Inteira de branco, a menina dos olhos de Oyá corre descalça até seu posto no palco do teatro. O público inteiro se rende, a adrenalina diminui. Palmas, muitas palmas. Bethânia agradece, sinceramente emocionada. Ela sabe que apartou o furor apenas com sua presença, ainda que muitas pessoas que lá estivessem não tivessem a mínima ligação com a mensagem que a cantora carrega no peito, na voz e nas letras. “Eu queria muito agradecer a honra de abrir o Festival de Curitiba. Eu não sou do teatro, não sou atriz. Amo poesia e é isso que trouxe aqui. Obrigada por deixarem que eu compartilhe isso com vocês”, diz a cantora, abraçada por uma chuva de palmas, assobios e lágrimas.
Durante uma hora, Maria Bethânia compartilha com o público seus versos prediletos. Fernando Pessoa, Drummond e até poemas de seu professor da época de colégio. “Acho importante trazer esses versos dele. Eu me formei inteiramente em uma escola pública e acredito que isso possa demonstrar que o ensino público no Brasil tem qualidade”, diz a cantora, antes de receber mais pétalas de palmas. Descalça no palco, seus pés parecem raízes de uma árvore frondosa cravada no centro de Curitiba. Entre um poema e outro, ela insere pequenos recortes de canções. Cada timbre que se desprende de suas cordas vocais provoca arrepios e lágrimas. O público chora, emocionado pelo momento ímpar que viveu, mas, também, tocado pelo alívio que foi refugiar-se naqueles versos, onde não há desespero, apenas beleza.
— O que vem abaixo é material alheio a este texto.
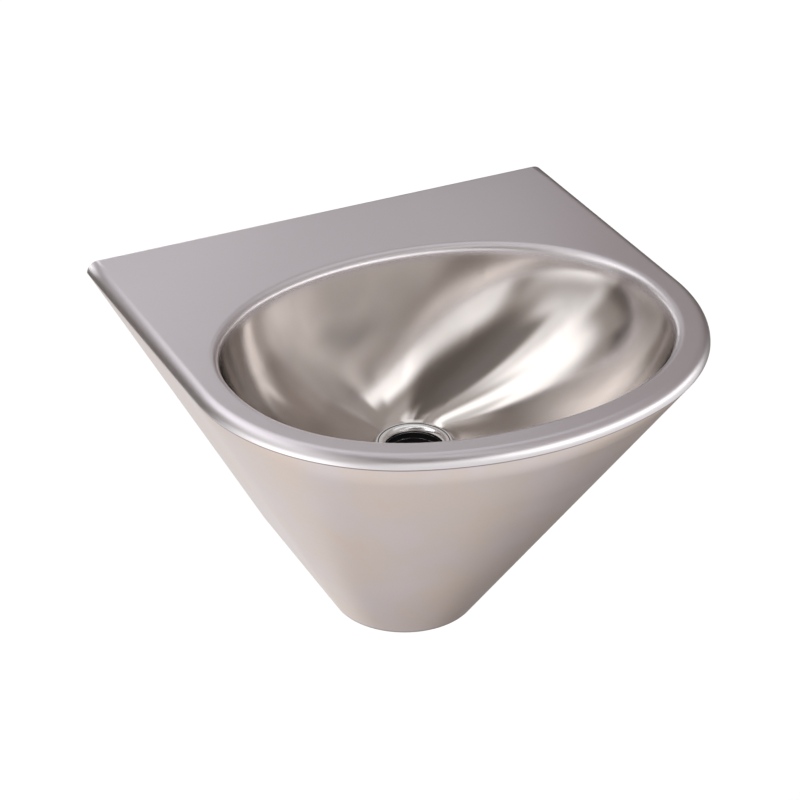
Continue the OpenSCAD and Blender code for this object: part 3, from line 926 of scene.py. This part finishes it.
class BuildBasin(bpy.types.Operator):
    """Presses the deck, bowl and rolled rim from one sheet, with its fold on the wall"""

    bl_idname = "hand_basin.basin"
    bl_label = "Basin"

    def execute(self, context):
        rim, bowl, waste = sizes("rim"), sizes("bowl"), sizes("waste")
        stations = deck_stations(rim, bowl)
        outline = deck_ring(rim, stations, 0, 0, 0)
        rays = [Vector((p.x, p.y + bowl.middle)) for p in outline]
        piece = loft("basin_pressing", self.rings(rim, bowl, waste, stations, rays))
        self.fold(piece, rim)
        turn_faces(piece, lambda face: face.calc_area(), (0, 0, 1))
        sheet_metal(piece, rim.sheet)
        self.mark_finish(piece, rim, bowl)
        dress(piece, basin_steel(), "basin")
        return {"FINISHED"}

    def rings(self, rim, bowl, waste, stations, rays):
        """Rings of the sheet's upper face, from the waste hole up the bowl and over the rim."""
        floor, seat_top = -bowl.depth, bowl.seat_drop - bowl.depth
        soft = 0.35 * MM
        outer = bowl.seat + bowl.seat_drop
        seat = [
            (bowl.hole, floor), (bowl.seat - 2 * soft, floor), (bowl.seat, floor + 0.3 * soft),
            (bowl.seat + soft, floor + soft), (outer - soft, seat_top - soft),
            (outer, seat_top - 0.3 * soft),
        ]
        rings = [seat_ring(bowl, waste, rays, radius, z) for radius, z in seat]
        spokes = [bowl_spoke(bowl, waste, ray) for ray in rays]
        rings += [bowl_ring(bowl, spokes, i / BOWL_STEPS) for i in range(1, BOWL_STEPS)]
        rings += [lip_ring(bowl, rays, spokes, i / LIP_STEPS) for i in range(LIP_STEPS, -1, -1)]
        hold = 1.5 * MM
        rings.append(mouth_ring(bowl, rays, bowl.lip + hold, 0))
        rings.append(deck_ring(rim, stations, rim.roll + hold, 0, -hold))
        for i in range(RIM_STEPS + 1):
            turn = QUARTER * i / RIM_STEPS
            inset, z = rim.roll * (1 - math.sin(turn)), rim.roll * (math.cos(turn) - 1)
            rings.append(deck_ring(rim, stations, inset, z, 0))
        return rings

    def fold(self, piece, rim):
        """Extrudes the rear edge down the wall."""
        def on_wall(edge):
            return len(edge.link_faces) == 1 and all(
                abs(v.co.y) < TOUCH and abs(v.co.x) < rim.fold_half + 10 * TOUCH
                and v.co.z < -0.9 * rim.roll for v in edge.verts
            )
        pick(piece, on_wall, "edges")
        drop = (0, 0, rim.roll - rim.fold)
        bpy.ops.mesh.extrude_edges_move(TRANSFORM_OT_translate={"value": drop})

    def mark_finish(self, piece, rim, bowl):
        """Marks the polish, which grows from the lip down into the bowl, and the painted highlight
        on the rolled rim and the lip."""
        polish = piece.data.attributes.new("polish", "FLOAT", "POINT")
        burnish = piece.data.attributes.new("burnish", "FLOAT", "POINT")
        middle = Vector((0, -bowl.middle))
        for vert in piece.data.vertices:
            ray = vert.co.to_2d() - middle
            edge = (mouth_point(bowl, ray, bowl.lip) - middle).length if ray.length > TOUCH else 1.0
            drop = -vert.co.z / bowl.lip
            # Painted highlight: outside the mouth it grows down the rolled rim, and inside it
            # covers the lip.
            if ray.length > edge:
                polished, tinted_band = 0.0, -2.9 * vert.co.z / rim.roll - 0.4
            else:
                polished, tinted_band = drop - 0.6, min(2.5 * drop, 1.6 - drop)
            polish.data[vert.index].value = max(0.0, min(1.0, polished))
            burnish.data[vert.index].value = max(0.0, min(1.0, tinted_band))


class BuildCover(bpy.types.Operator):
    """Rolls the tapering cover, with its folds on the wall and round the foot and its tabs"""

    bl_idname = "hand_basin.cover"
    bl_label = "Cover"

    def execute(self, context):
        rim, cover = sizes("rim"), sizes("cover")
        pairs = cover_sections(rim, cover)
        rings = []
        for z in (cover.top, cover.return_top, *COVER_RINGS, cover.foot):
            share = (cover.top - z) / (cover.top - cover.foot)
            rings.append([top.lerp(foot, share).to_3d() + Vector((0, 0, z)) for top, foot in pairs])
        piece = loft("tapering_cover", rings, closed=False)
        self.fold_foot(piece, cover)
        self.fold_wall(piece, cover)
        turn_faces(piece, lambda face: -face.calc_center_median().y, (0, -1, 0))
        sheet_metal(piece, rim.sheet, 0.8 * MM)
        hole_x = cover_side(rim, cover, cover.hole_height) - cover.wall_return / 2
        drill(piece, [(side * hole_x, 0, cover.hole_height) for side in (-1, 1)], cover.hole, "Y")
        join(piece, self.tabs(rim, cover))
        dress(piece, cover_steel(), "cover")
        return {"FINISHED"}

    def fold_foot(self, piece, cover):
        """Extrudes the foot's edge inwards, level."""
        pick(piece, lambda edge: all(abs(v.co.z - cover.foot) < TOUCH for v in edge.verts), "edges")
        bpy.ops.mesh.extrude_edges_move()
        mesh = bmesh.from_edit_mesh(piece.data)
        for vert in mesh.verts:
            if vert.select:
                away = Vector((vert.co.x, min(0.0, vert.co.y + cover.foot_straight)))
                step = away.normalized() * cover.foot_return
                vert.co.x -= step.x
                vert.co.y -= step.y
        bmesh.update_edit_mesh(piece.data)

    def fold_wall(self, piece, cover):
        """Extrudes the rear edges of both sides inwards, flat on the wall."""
        for side in (-1, 1):
            def rear(edge):
                return all(
                    abs(v.co.y) < TOUCH and v.co.x * side > cover.foot_radius - 10 * TOUCH
                    and v.co.z < cover.return_top + TOUCH for v in edge.verts
                )
            pick(piece, rear, "edges")
            bpy.ops.mesh.extrude_edges_move(
                TRANSFORM_OT_translate={"value": (-side * cover.wall_return, 0, 0)}
            )

    def tabs(self, rim, cover):
        """The six tabs under the rim: round ended, each with its hole."""
        fixing = sizes("fixing")
        root = fixing.inset - cover.inset - 1.4 * MM
        half = cover.tab_width / 2
        turns = [QUARTER + HALF_TURN * i / 24 for i in range(25)]
        end = [(half * math.cos(turn), half * math.sin(turn)) for turn in turns]
        points = [(x, y, cover.top) for x, y in [(root, half)] + end + [(root, -half)]]
        tab = chain("tab", points + points[:1])
        merge_doubles()
        bpy.ops.mesh.edge_face_add()
        turn_faces(tab, lambda face: face.calc_area(), (0, 0, 1))
        apply(tab, "SOLIDIFY", thickness=rim.sheet, offset=-1)
        soften(tab)
        drill(tab, [(0, 0, cover.top)], fixing.stud + 0.5 * MM)
        tabs = [copy_of(tab, spot) for spot in stud_places()]
        bpy.data.objects.remove(tab)
        return tabs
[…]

Ela encerra relembrando a mãe, a eterna Dona Canô. O afago que geralmente faz na foto da mãe foi feito em nossos corações. Maria Bethânia entendeu e fez bem o papel de mostrar que a pólvora deve ficar apenas no teatro, explodir apenas no palco, e respingar a mudança na alma do espectador. O Festival de Curitiba finalmente começou. O teatro é, novamente, um barril de pólvora. E que assim seja.